As you know, we are voracious readers. We regularly read for work, and we both belong to book clubs where we actually read the books! Novels, poetry, memoir, nonfiction – we give it all a try.
So, it seems right to kick off 2022 with a few books that we’d recommend to any of our partners. These are more work-related publications, but we think you’ll find them incredibly thoughtful and inspiring.
Atlas of the Heart: Making Meaningful Connection and Language of Human Experience by Brene´ Brown
I’ve just started Brene Brown’s most recent work and already see how partners (both personal and professional) can communicate better when they have a shared understanding of what words mean. For example, Brown distinguishes between being “stressed” and “overwhelmed.” She defines “overwhelmed” as that moment when a person can’t even identify what the next step is. A person who is “stressed,” however, is capable of articulating that next step – even if it is asking for help.
A shared understanding of these words certainly could benefit our work at Reach. I love asking questions – and so does Rachel. But if I say I’m overwhelmed, that may signal to Rachel that I need to step away for a few minutes. I’m not capable, at that point, of answering any questions.
That said, next time I tell myself I’m overwhelmed, I’m going to check myself. If I can identify the next steps, I’m stressed and should ask for help. I can’t wait to remind myself that I’ve got this – even if I need assistance.
Language matters and knowing how to describe the difference between similar words will help me be the best human I can be.
Decoding Greatness: How the Best in the World Reverse Engineer Success by Ron Friedman
Ron Friedman spoke at a virtual event I helped coordinate last year. When planning the details for the event, I wasn’t that interested in him or his work. I changed my mind after I heard him speak.
A few takeaways from his new book Decoding Greatness:
Decoding Greatness has so many more good ideas. I’m constantly making connections between his ideas and our work.
In Defense of Troublemakers: The Power of Dissent in Life and Business by Charlan Nemeth
Often our work includes building or gaining consensus with a group of people who may or may not have a regular working relationship. We spend a great deal of time building relationships and trust, and, when we can, making the act of getting of stuff done enjoyable.
I’ve read and taken workshops on the art and practice of gathering, meeting and conversation design, engagement, group decision processes, and reaching consensus. We’ve learned through experience that asking people to write their opinion privately before testing the group for consensus minimizes some groupthink (an outcome of consensus that causes real harm). Therefore, I appreciate this book specifically on the art of dissent (thanks to Scott Fry for the recommendation).
Dissenters are fundamentally important to group work, yet it is hard. Charlan Nemeth doesn’t sugarcoat how those who speak authentically, with consistency against the majority, are disliked, challenged, punished, and ridiculed. Yet dissent has value, even when it’s wrong. While it‘s hard to be alone in your opinion, “dissent provides an antidote to the power of the majority … [it] breaks that unanimity and increases our independence.”

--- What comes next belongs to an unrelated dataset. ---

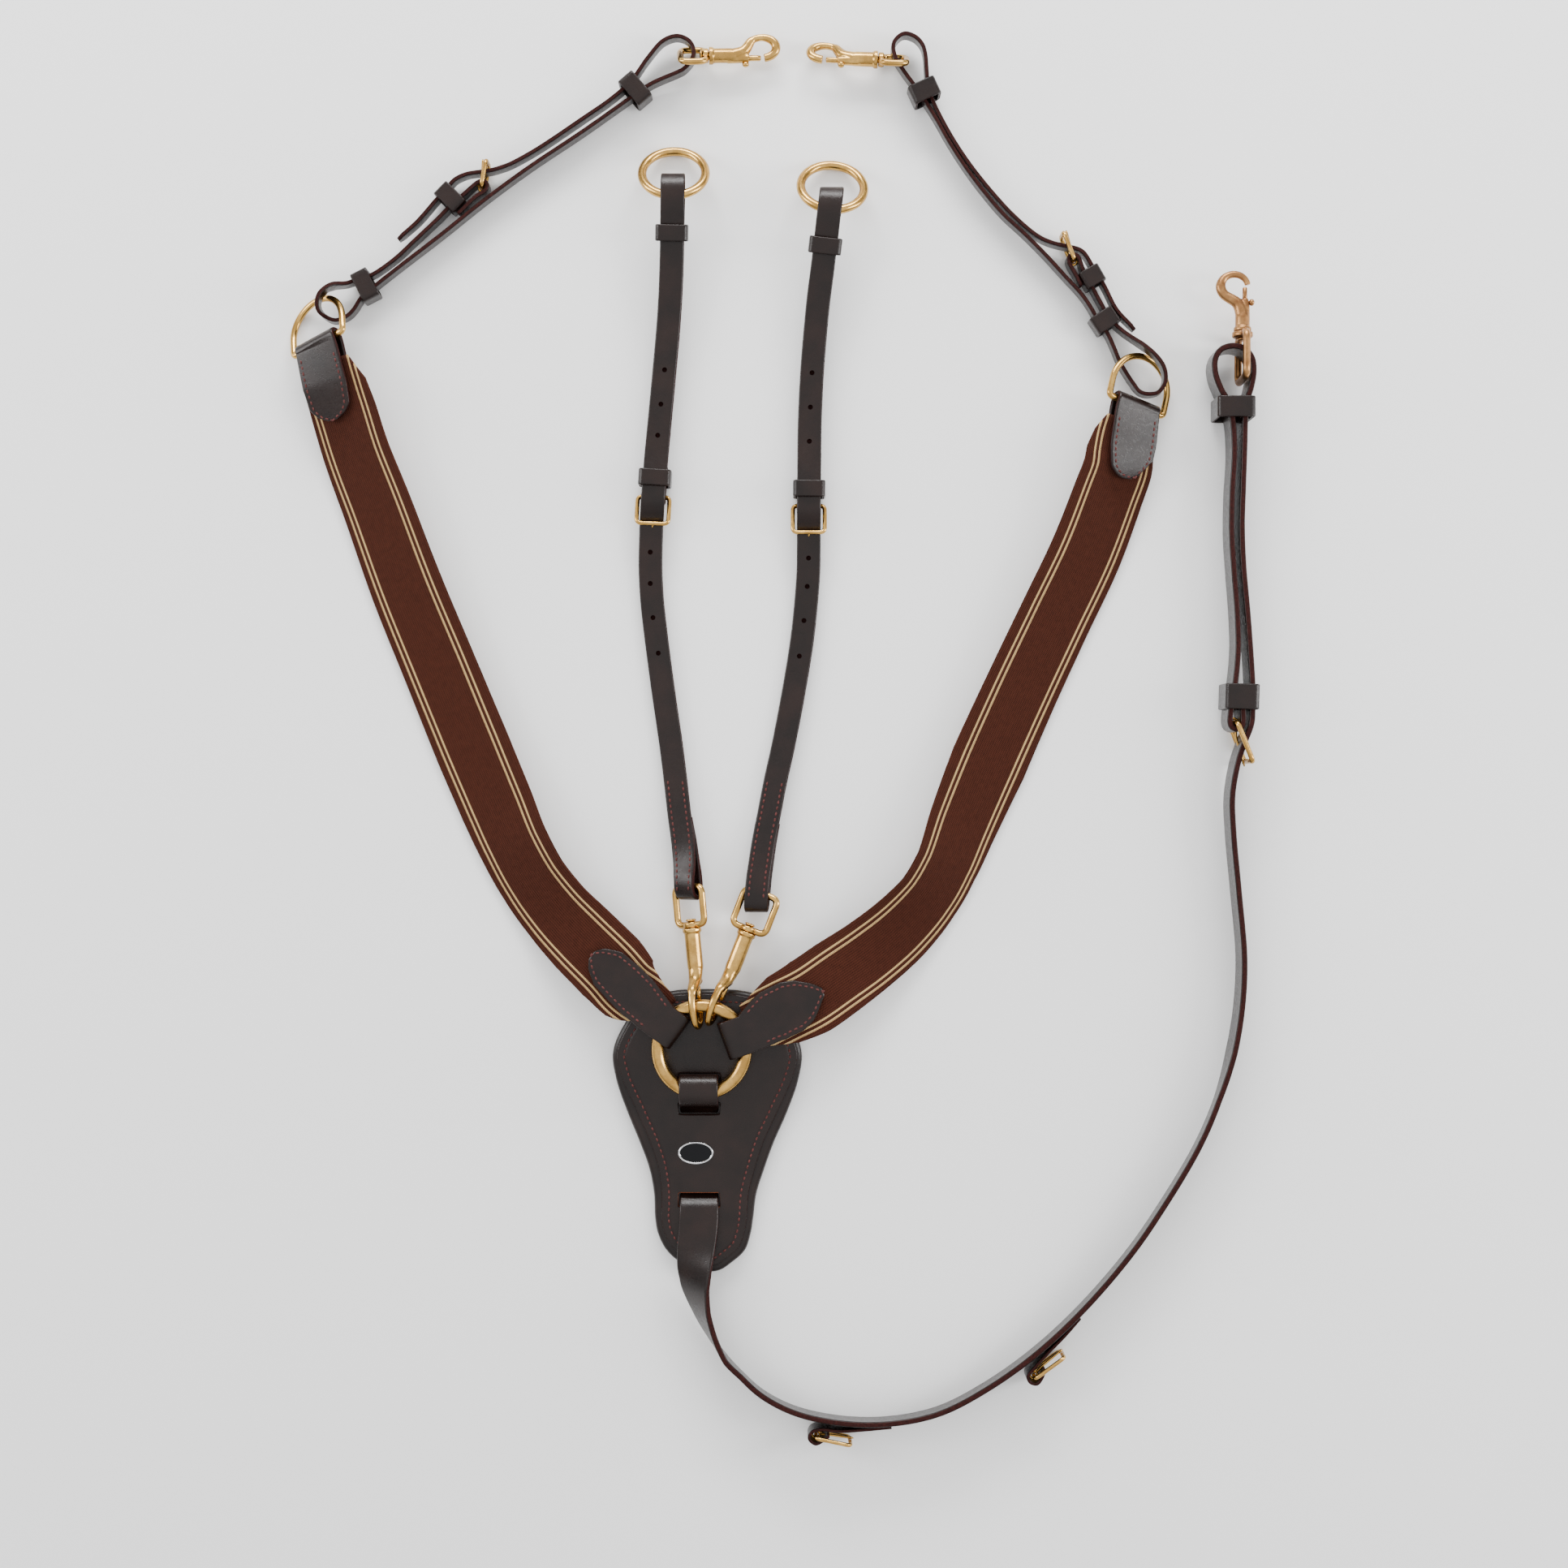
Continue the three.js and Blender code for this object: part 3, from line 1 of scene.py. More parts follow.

Over and over, through her research and that of others she demonstrates how we follow majorities, right or wrong, even when faced with “obvious” truths. We favor information that confirms our beliefs, yet we prefer information that confirms consensus even when we don’t agree (!). We cave to social support in groups even when we don’t know each other.
Her book punctuates the need for divergent thinking when leading, facilitating, or designing group decision making. Authentic dissent improves the quality of discussion, frees up the mind, and stimulates curiosity and scrutiny, bringing us closer to creativity and creative solutions. She also provides a new rule for brainstorming that I’m eager to try.
She sums it up: “dissent stimulates us to think divergently—to seek information and consider options in multiple directions, to use more strategies, to be more open than we are on our own.”
From both of us: happy reading in the new year! Have you picked up a new book at a local bookstore? Please share.
Your partners in leadership.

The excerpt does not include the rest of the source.